Monday night at our house is what we call "Family Night", where we try to take a few minutes to spend quality time together and incorporate spiritual teaching moments with our kids. It is a concept I was raised with, and growing up with six siblings I have sometimes referred to it as "Family dysfunction that starts and ends with prayer". But our kids LOVE family night.
Last night I thought I put together a pretty decent meal of roasted turkey with mango sauce and baked sweet potatoes. The beholders of my DNA could not have disagreed more with the self-proclaimed brilliance of this meal, which is why Cory found himself offering this deal: "Drew, if you eat EVERYTHING on your plate we'll go to 'Cold Stone' for Family Night." Samantha shouted with glee until Drew shot her a look and said, "We're not gonna make it. I'm not eating this." Thus ensued her ten minute pouting session interrupted with bouts of prodding and attempted guilt-inducing tactics upon her younger brother.
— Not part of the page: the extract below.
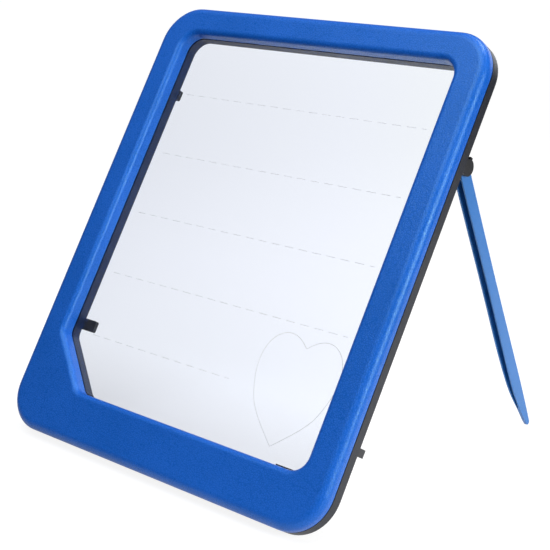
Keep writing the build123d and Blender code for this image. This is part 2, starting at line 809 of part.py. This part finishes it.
# Hinge bracket: a round ear with a small nub on top, on a base let into the rear frame. The pin's
# bore is blind, so the ear's outer side is whole.
right_ear = Plane(
    origin=(half - ear_inset, pivot_y, pivot_z),
    x_dir=(0, cos(lean), -sin(lean)),
    z_dir=(1, 0, 0),
)
with BuildPart() as hinge_bracket_right:
    with BuildSketch(right_ear):
        Circle(hinge_ear_r)
        with Locations((-pivot_back / 2, 0.0)):
            Rectangle(pivot_back, hinge_neck)
        with Locations((nub_back, 0.0)):
            Rectangle(nub_wide, hinge_ear_r + nub_rise, align=(Align.CENTER, Align.MIN))
    extrude(amount=-hinge_ear)
    with BuildSketch(board.offset(-board_depth)):
        with Locations((board_width - bracket_mid, pivot_v)):
            Rectangle(bracket_wide, bracket_high)
    extrude(amount=bracket_thick)
    with BuildSketch(right_ear.offset(-hinge_skin)):
        Circle(pin_r + leg_fit)
    extrude(amount=hinge_skin - hinge_ear, mode=Mode.SUBTRACT)
hinge_bracket_right.part.label = "hinge_bracket_right"
export_step(hinge_bracket_right.part, "parts/hinge_bracket_right.step")

# Hinge pin: a headed pin through the leg into the bracket's ear.
pin_start = hinge_skin + pin_end_gap
pin_long = leg_inset + leg_width - ear_inset - pin_head_sink - pin_start
with BuildPart() as hinge_pin_right:
    with BuildSketch(right_ear.offset(-pin_start)):
        Circle(pin_r)
    extrude(amount=-pin_long)
    with BuildSketch(right_ear.offset(-pin_start - pin_long)):
        Circle(pin_head_r)
    extrude(amount=pin_head)
hinge_pin_right.part.label = "hinge_pin_right"
export_step(hinge_pin_right.part, "parts/hinge_pin_right.step")

# Leg catch: a flush base with two prongs that the folded leg lies between.
with BuildPart() as leg_catch_right:
    with BuildSketch(board.offset(-board_depth)):
        with Locations((board_width - catch_base_mid, catch_v)):
            Rectangle(catch_base_wide, catch_base_high)
    extrude(amount=bracket_thick)
    with BuildSketch(board.offset(-board_depth)):
        with Locations((board_width - catch_out_inset, catch_v)):
            Rectangle(catch_prong, catch_high, align=(Align.MAX, Align.CENTER))
        with Locations((board_width - catch_inner_inset, catch_v)):
            Rectangle(catch_prong, catch_high, align=(Align.MAX, Align.CENTER))
    extrude(amount=-catch_rise)
    with BuildSketch(board.offset(-board_depth - catch_rise)):
        with Locations((board_width - catch_out_inset - catch_prong, catch_v)):
            Rectangle(catch_grip, catch_high, align=(Align.MAX, Align.CENTER))
        with Locations((board_width - catch_inner_inset, catch_v)):
            Rectangle(catch_grip, catch_high, align=(Align.MIN, Align.CENTER))
    extrude(amount=catch_grip_rise)
leg_catch_right.part.label = "leg_catch_right"
export_step(leg_catch_right.part, "parts/leg_catch_right.step")
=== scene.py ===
from math import cos, radians, sin

import bmesh
import bpy
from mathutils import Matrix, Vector


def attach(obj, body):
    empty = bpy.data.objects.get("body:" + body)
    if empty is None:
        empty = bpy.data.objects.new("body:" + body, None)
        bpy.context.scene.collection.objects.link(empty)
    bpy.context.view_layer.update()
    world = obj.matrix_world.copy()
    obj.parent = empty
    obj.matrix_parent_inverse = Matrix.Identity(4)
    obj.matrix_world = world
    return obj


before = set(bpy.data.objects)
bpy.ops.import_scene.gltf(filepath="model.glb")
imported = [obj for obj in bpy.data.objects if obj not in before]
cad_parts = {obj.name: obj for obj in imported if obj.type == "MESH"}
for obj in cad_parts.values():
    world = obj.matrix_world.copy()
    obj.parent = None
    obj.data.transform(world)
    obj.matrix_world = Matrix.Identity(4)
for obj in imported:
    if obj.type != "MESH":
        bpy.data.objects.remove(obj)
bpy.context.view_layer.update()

# Camera. It stands to the right of the board, a little above its top, and looks down at it.
# The long lens and the place come from the board's own edges in the photograph.
lens_data = bpy.data.cameras.new("studio_camera")
lens_data.sensor_width = 36.0
lens_data.lens = 87.055
lens_data.clip_end = 20.0
studio_camera = bpy.data.objects.new("studio_camera", lens_data)
studio_camera.location = (0.49278, -0.56090, 0.32125)
studio_camera.rotation_euler = (radians(73.22), 0.0, radians(41.11))
bpy.context.collection.objects.link(studio_camera)
bpy.context.scene.camera = studio_camera
bpy.context.scene.view_settings.view_transform = "Standard"

# Studio light. A soft room that is paler overhead and at the far back, and plain white where the
# camera looks at it or through the clear panel. Three lamps stand to the right for the rim and the
# leg, high in front for the face and high behind for the back.


def worked(tree, operation, first, second, third=None, clamped=False):
    """The output of a math node that takes sockets and plain numbers."""
    node = tree.nodes.new("ShaderNodeMath")
    node.operation = operation
    node.use_clamp = clamped
    for place, value in enumerate((first, second, third)):
        if isinstance(value, bpy.types.NodeSocket):
            tree.links.new(value, node.inputs[place])
        elif value is not None:
            node.inputs[place].default_value = value
    return node.outputs[0]


def ranged(tree, value, start, end, low, high):
    """The output of a node that maps start to low and end to high."""
    node = tree.nodes.new("ShaderNodeMapRange")
    node.inputs["From Min"].default_value = start
    node.inputs["From Max"].default_value = end
    node.inputs["To Min"].default_value = low
    node.inputs["To Max"].default_value = high
    tree.links.new(value, node.inputs["Value"])
    return node.outputs[0]


def seen_directly(tree, path):
    """One for the camera's rays that met nothing but the clear panel on their way, else zero."""
    bounced = worked(tree, "ADD", path.outputs["Diffuse Depth"], path.outputs["Glossy Depth"])
    through = worked(tree, "SUBTRACT", path.outputs["Is Transmission Ray"], bounced, clamped=True)
    return worked(tree, "MAXIMUM", path.outputs["Is Camera Ray"], through)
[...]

He remained steadfast in his commitment that he would not be able to finish his food, and Samantha obediently cleaned her plate and lamented that Drew's weak stomach was responsible for her plight of a non-visit to Cold Stone.
After leaving the dinner table we started our regular routine of Family Night. We began with a prayer and a song and then I whispered what I believed to be a brilliant idea into Cory's ear. He smiled in agreement, and began what was his turn for a lesson. He explained why Jesus is important, that he died for us because he was perfect and we are not, and that he did something for us that nobody else could do.
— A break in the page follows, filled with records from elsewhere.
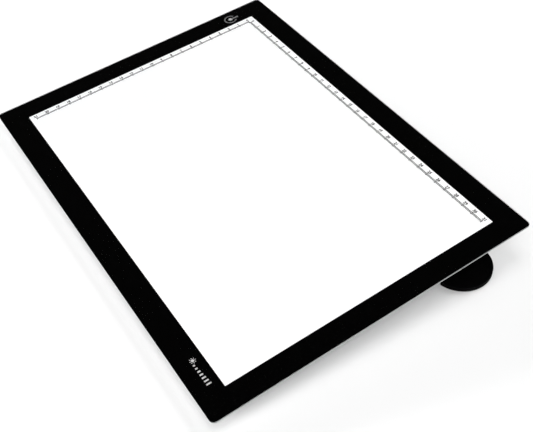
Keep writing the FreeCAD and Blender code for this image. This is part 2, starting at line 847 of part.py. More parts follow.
def build_leg(side, sign):
    """Leg: hinge barrel with a stop heel, a flat bar and a wide foot barrel."""
    body = new_body("leg_" + side)
    bar = new_sketch(body, "leg_bar_" + side, role="YZ_Plane", lift="-leg_width / 2")
    draw_box(bar, "-leg_thickness / 2", "leg_thickness / 2", "-leg_reach", "0")
    pad(body, bar, "leg_width")
    barrel = new_sketch(body, "leg_barrel_" + side, role="YZ_Plane", lift="-leg_width / 2")
    draw_circle(barrel, "0", "0", "barrel_radius")
    pad(body, barrel, "leg_width")
    # heel that meets the bracket's plate when the leg is out
    heel = new_sketch(body, "leg_heel_" + side, role="YZ_Plane", lift="-leg_width / 2")
    lean = "(leg_lean + tilt_angle)"
    reach = "hinge_drop - plate_thickness - stop_gap"
    rows = []
    for along, rise in (
        ("-stop_reach", "-0.6"), ("-0.2", "-0.6"), ("-0.2", reach), ("-stop_reach", reach),
    ):
        rows.append((
            "(%s) * cos(%s * 1deg) - (%s) * sin(%s * 1deg)" % (along, lean, rise, lean),
            "(%s) * cos(%s * 1deg) + (%s) * sin(%s * 1deg)" % (rise, lean, along, lean),
        ))
    draw_outline(heel, rows)
    pad(body, heel, "leg_width")
    wide = new_sketch(
        body, "leg_foot_barrel_" + side, role="YZ_Plane",
        lift="side_clearance - slot_half_width",
    )
    draw_circle(wide, "0", "-leg_reach", "barrel_radius")
    pad(body, wide, "2 * (slot_half_width - side_clearance)")
    bores = new_sketch(
        body, "leg_bores_" + side, role="YZ_Plane", lift="-slot_half_width - 1",
    )
    draw_circle(bores, "0", "0", "pin_radius + running_clearance")
    draw_circle(bores, "0", "-leg_reach", "pin_radius + running_clearance")
    body.Tip = pocket(body, bores, "2 * slot_half_width + 2")
    place(body, leg_across(sign), HINGE_DEPTH, "-hinge_drop", turn="-leg_lean")
    keep(body)


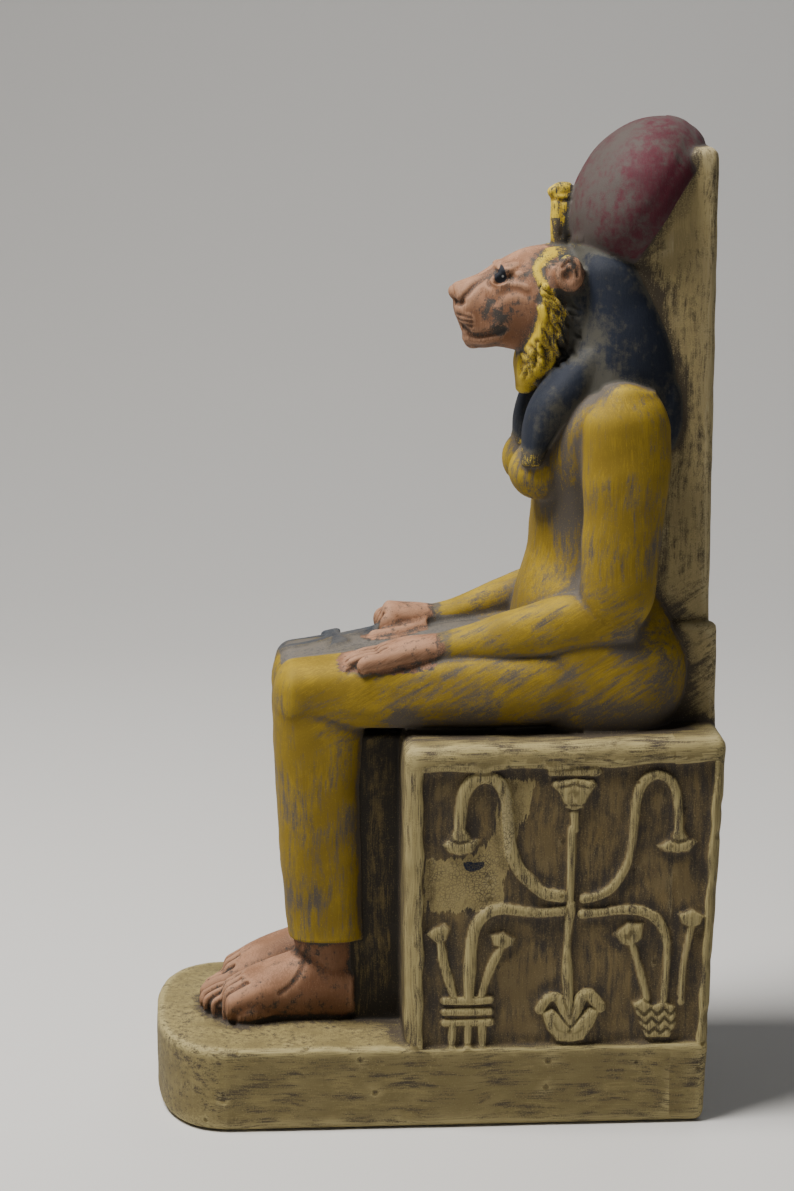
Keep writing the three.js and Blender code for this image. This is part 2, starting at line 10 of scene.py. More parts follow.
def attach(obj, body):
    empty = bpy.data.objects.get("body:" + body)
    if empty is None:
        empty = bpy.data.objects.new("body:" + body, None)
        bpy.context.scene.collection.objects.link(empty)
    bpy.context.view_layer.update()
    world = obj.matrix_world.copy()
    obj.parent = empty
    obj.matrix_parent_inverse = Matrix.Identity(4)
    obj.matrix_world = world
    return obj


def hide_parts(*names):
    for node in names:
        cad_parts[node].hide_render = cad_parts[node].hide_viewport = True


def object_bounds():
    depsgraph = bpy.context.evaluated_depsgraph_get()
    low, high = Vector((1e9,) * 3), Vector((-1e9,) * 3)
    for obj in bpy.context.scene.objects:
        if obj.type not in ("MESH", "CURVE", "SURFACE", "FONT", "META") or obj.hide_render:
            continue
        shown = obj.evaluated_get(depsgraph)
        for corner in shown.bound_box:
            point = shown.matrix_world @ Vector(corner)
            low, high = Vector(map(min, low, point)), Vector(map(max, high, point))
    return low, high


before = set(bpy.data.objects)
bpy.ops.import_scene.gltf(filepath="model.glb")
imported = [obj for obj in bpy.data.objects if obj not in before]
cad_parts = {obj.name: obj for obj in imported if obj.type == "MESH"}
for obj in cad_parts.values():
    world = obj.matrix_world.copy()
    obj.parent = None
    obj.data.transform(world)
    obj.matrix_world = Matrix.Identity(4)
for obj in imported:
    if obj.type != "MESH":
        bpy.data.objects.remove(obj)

"Drew, you know how you couldn't finish your dinner?"
"Well, just like Jesus did something for us that we couldn't do for ourselves, I'm going to give Samantha the opportunity to do something for you that you couldn't do. And if she would like to finish your dinner for you, we will still take you to Cold Stone."
Samantha's eyes lit up at our offering, and she immediately got to work eating Drew's dinner. He looked on with great interest and we tried to reinforce the point while she chewed. We asked, "Drew, how do you feel about Samantha that she is willing to do this for you?" He looked at us and smiled wide. "So how do you feel about the fact that Jesus would go through so much suffering JUST FOR YOU?"
"Sooo, Samantha is Jesus?" he asked.
"Not really, but it's kind of like..."
"Hey Samantha, are you gonna eat ALL those sweet potatoes?"
"So Drew, why is Jesus important again?"
"Uhhh...I can't remember."
"Because just as...."
"Mom, do I have to eat the piece of turkey that Drew put ketchup on?"
"Oh my gosh, If I have to eat one more bite I feel like I'll throw up."
For about twenty minutes this went on. Samantha got sick and Cold Stone no longer seemed like a good idea to her. Drew was forced to finish the last bite so we could at least say that they both tried their best. By the end of the night our "Awesome Parenting Moment of the Year" award had been tossed in a proverbial trash can while Samantha moaned and groaned on her bed. We have promised them ice cream tonight instead, which will go perfect with the snow that has rolled in today. And as for our effective teaching techniques, it looks like we'll have to leave that up to their Sunday School teachers.